Un déficit courant pénalisé par la baisse des échanges commerciaux
Le commerce externe devrait encore être pénalisé par la baisse des échanges commerciaux en volume et en valeur. La faiblesse des prix des produits agricoles bruts ou peu transformés (soja, viande et produits laitiers) ainsi que la baisse de la demande des principaux partenaires commerciaux (Chine, Brésil et Argentine) contribuent aux mauvaises performances des exportations du pays. Les exportations de marchandises manufacturées traditionnelles (vêtements, produits chimiques, matériaux de construction) devraient aussi être pénalisées par la baisse de la demande. Les importations devraient encore bénéficier du niveau relativement bas du prix de l’énergie, du pétrole en particulier qui représente près de 20% des importations. La balance des services devrait encore être pénalisée par la diminution du nombre de touristes argentins (près de 60% des visiteurs) et celle des revenus, par le niveau élevé des rapatriements de bénéfices et des intérêts payés de la dette. Malgré le ralentissement des investissements brésiliens et argentins, l’Uruguay reste l’un des placements privilégiés pour les IDE en Amérique du Sud, grâce notamment à la bonne gouvernance et à la stabilité politique du pays. Les réserves de change restent élevées (13,5 mois d’importations) et contribuent à la résilience du pays face aux chocs externes.
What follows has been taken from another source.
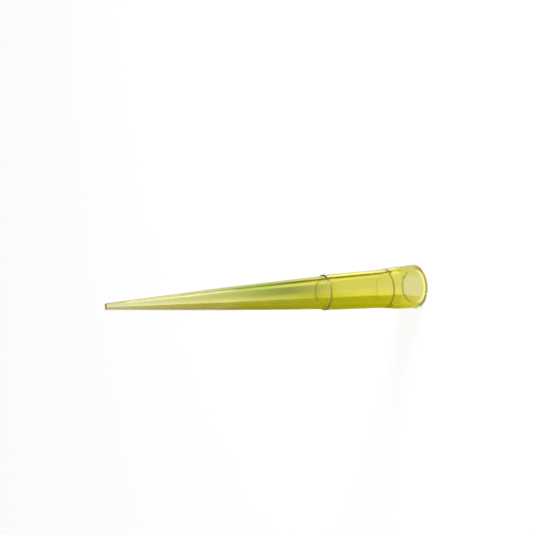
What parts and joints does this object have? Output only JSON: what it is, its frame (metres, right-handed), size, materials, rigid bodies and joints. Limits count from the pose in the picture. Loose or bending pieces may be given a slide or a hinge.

Stabilité politique malgré quelques divisions au sein de la gauche au pouvoir
Le président Tabaré Vázquez et son parti de centre-gauche disposent de la majorité dans les deux chambres du Congrès. Son gouvernement en place depuis mars 2015 poursuit les politiques macroéconomiques orthodoxes de son prédécesseur, José Mujica, tout en portant une attention particulière aux thèmes de l’éducation, de l’infrastructure et de la sécurité. La coalition au pouvoir semble cependant divisée entre ceux qui soutiennent le maintien des dépenses sociales élevées et ceux qui prônent l’application d’une politique budgétaire plus restrictive dans un contexte de ralentissement de l’activité. Sur le plan de la politique extérieure, le président Vázquez milite auprès du Brésil et de l’Argentine pour que les négociations dans le cadre de l’accord de libre-échange entre le Mercosur et l’Union Européenne (datant de 1995) puissent se concrétiser. Les tensions avec le Venezuela après que le président uruguayen ait exprimé des inquiétudes au sujet de la protection des droits de l’homme dans ce pays risquent d’être ravivées suite à la victoire du président Mauricio Macri en Argentine, un farouche opposant à la politique du gouvernement vénézuélien.